Here, Piper would determine that the outputs requires proc2, that proc2 requires proc1 and script2, and proc1 requires script. It would then run proc1 first, then proc2, and finally copy the output of proc2 into the results directory as my_results.txt.

Piper pipelines could be more complicated, but this is a basic definition that would take little time to learn, while still being useful when creating analyses.

Piper's model

Piper models each "step" in a pipeline as a "process", which can utilize a container or request computational resources like time or memory. The "script" attribute of a process is the code that will be run in the pipeline. Anything inside a double bracket {{}} is a variable or expression defined in the scheme language. Piper checks these variables for a particular type of object called a "derivation". process! calls create derivations, along with file! calls. Each derivation is a node in a dependency graph.

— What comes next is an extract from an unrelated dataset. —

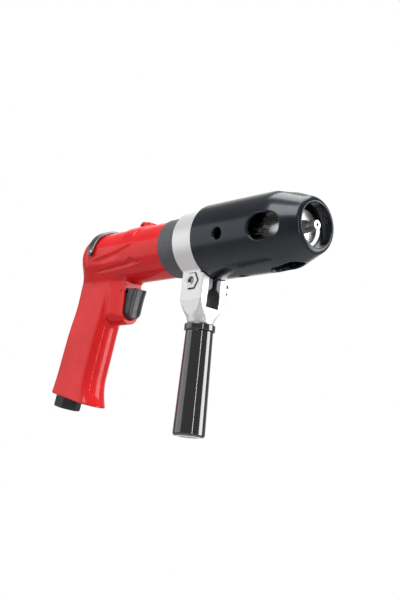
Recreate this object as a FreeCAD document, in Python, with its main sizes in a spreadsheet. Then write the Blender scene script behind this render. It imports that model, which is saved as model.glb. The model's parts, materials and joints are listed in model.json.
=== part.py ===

Piper runs the entire scheme script before running the pipeline. This way, Piper can determine if everything is in order in the pipeline before running anything. The scheme script creates a directed a-cyclic graph (DAG) which Piper then interprets into a particular order to run the processes.

Piper also keeps track of modifications to the derivations, so any changes to any derivation, such as a change to create_fastqs.py will create a chain reaction that causes any dependent derivation to be reevaluated. Piper does this by creating a cache of each derivation that requires the caches of all of its dependent derivations.